University of Chicago police clear protest encampment

University of Chicago police began clearing an encampment of pro-Palestine demonstrators Tuesday morning on the school's Hyde Park campus.

Student protesters linked arms in a standoff with U of C police dressed in riot gear around 4:45 a.m. near Ellis Avenue outside the encampment, which was installed on the main quad over a week ago. 

Campus administrators warned them Friday to leave the area or face removal. Police in riot gear blocked access to the Quad on Tuesday as law enforcement dismantled the encampment. 

Officers picked up a barricade and moved it toward protesters, some of whom chanted, "Up up with liberation, Down down with occupation!" Police and protesters pushed back and forth along the barricade as the officers moved to reestablish control.

University of Chicago assistant professor Eman Abdelhadi said on X that police came in the middle of the night to tear down the tents and signs. Leaflets were given to students, demanding they leave the encampment or face arrest for criminal trespass.

"[Police] made us think they were going to raid us at 3 a.m. and they had everyone prepared to withstand being violently raided because we didn't know what we were going to get," one protester said. "So we prepared everyone, and then they left, and they made us think that they had gone away and then at about 4 a.m., they silently crept up on us with riot gear out of f****** nowhere."

By 7:30 a.m. Tuesday, the number of protesters had doubled to more than 200. About 30 minutes later, campus police removed a barricade and stepped aside to allow protesters back into the Quad where they gathered in front of Levi Hall, the campus administration building.

Cook County Sheriff's officers were also seen at the encampment. There have been no reported injuries or arrests.  

On Tuesday, University of Chicago President Paul Alivisatos shared a statement saying the university is ending the encampment because of safety concerns. The statement read:

"Protest is a strongly protected form of speech in the UChicago culture, and the demonstrators had multiple opportunities to express their views. But many aspects of the protests also interfered with the free expression, learning, and work of others. Safety concerns have mounted over the last few days, and the risks were increasing too rapidly for the status quo to hold. This morning, the University intervened to end the encampment.

The protesters were given an opportunity to disassemble their structures and depart the encampment, and there have been no arrests. Where appropriate, disciplinary action will proceed.

Over multiple days, including through the weekend, we engaged with the representatives of the encampment to work toward a resolution. There were areas where we were able to achieve common ground, but ultimately a number of the intractable and inflexible aspects of their demands were fundamentally incompatible with the University’s principled dedication to institutional neutrality. As such, we could not come to a resolution. 

The University remains a place where dissenting voices have many avenues to express themselves, but we cannot enable an environment where the expression of some dominates and disrupts the healthy functioning of the community for the rest.

Tensions rose over the weekend between pro-Palestinian supporters and counter-protesters, who have now displayed Israeli flags on the quad. Some physical and verbal confrontations unfolded, but things remained peaceful Monday.

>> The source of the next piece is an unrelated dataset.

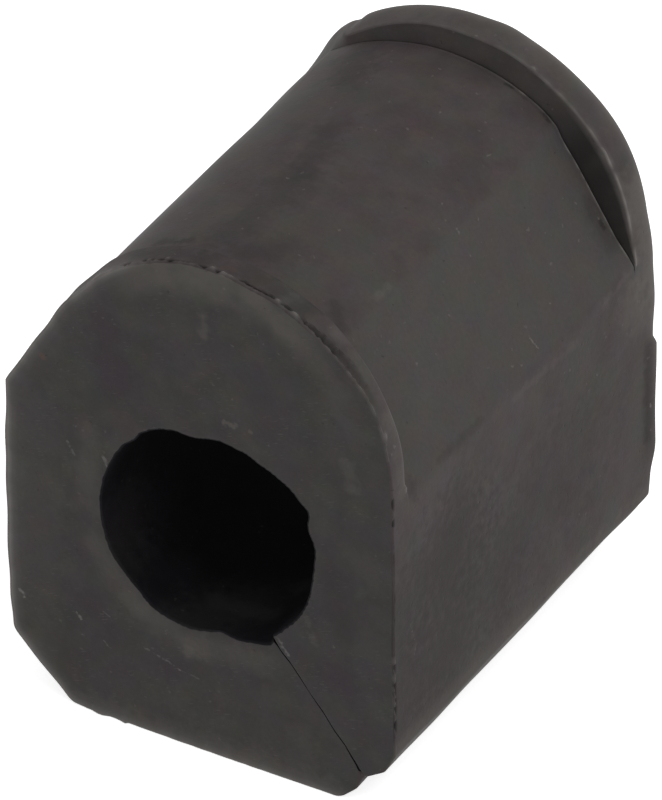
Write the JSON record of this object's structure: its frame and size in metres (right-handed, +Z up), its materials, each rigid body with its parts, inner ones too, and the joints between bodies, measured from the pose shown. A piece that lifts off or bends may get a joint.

Faculty for Justice in Palestine – a collective of professors and staff members who are standing in solidarity with protesters – asked the university to resume discussions with student organizers on Monday.

"We support the protesters’ central demands that the university divest its endowment, and that it suspends its formal cooperation with Israeli institutions," said Anton Ford, associate professor, University of Chicago.

They also urged administrators to refrain from using police to intervene in demonstrations or to dismantle the encampment.

"The use of police force in these circumstances does not serve to protect but rather to intimidate and silence," said Allyson Nadia Field, associate professor, University of Chicago.